Yes, I totally understand what you're saying there.

I'm not a 'measurer' as a rule and I don't go out deliberately looking for errors. There was just something here that was catching my eye that just slightly niggled me as I couldn't see a simple way around it.

Anyhow, all it took in the end was a little thought and then just a case of plunging in and giving it a go.

Here's a quick link to my way of 'solving' this and in the end, what I thought would be horrific (cutting down the entire spine) proved actually very simple and as you say I've really enjoyed the challenge (from the point

I could see it was going to work for my eyes onwards) and am now very happy that this has been a part of my build.

http://www.britmodeller.com/forums/index.php?/topic/234988708-airfix-48th-scale-lightning-f6-pre-wip-spine-mod/?hl=lightning

I'll be tweaking it a little more no doubt, but I can now enjoy carrying on with the rest of the build and have also solved the gun muzzle area thing.
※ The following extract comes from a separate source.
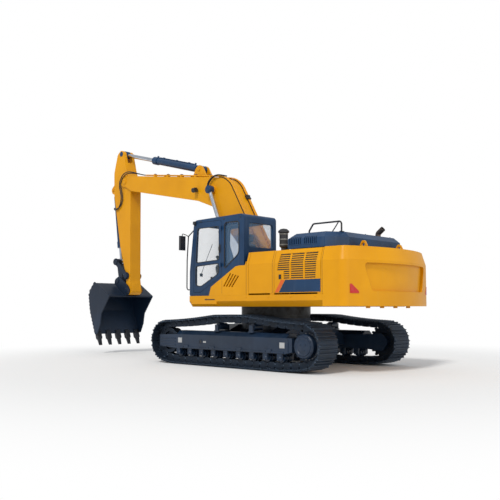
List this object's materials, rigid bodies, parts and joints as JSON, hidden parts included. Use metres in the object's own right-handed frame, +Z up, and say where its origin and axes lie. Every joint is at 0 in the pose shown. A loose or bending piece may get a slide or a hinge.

It's a fine kit as it stands anyway and I have nothing but praise for Airfix for producing it anyway and who this week sent me out a complete set of replacement decals (after I'd asked if it was possible to buy a set with mine having faded).

Most excellent service indeed.

Cheers Bob.

That is a neat solution, nicely done, like the innovation.

. . . Kes (appreciates problem solvers)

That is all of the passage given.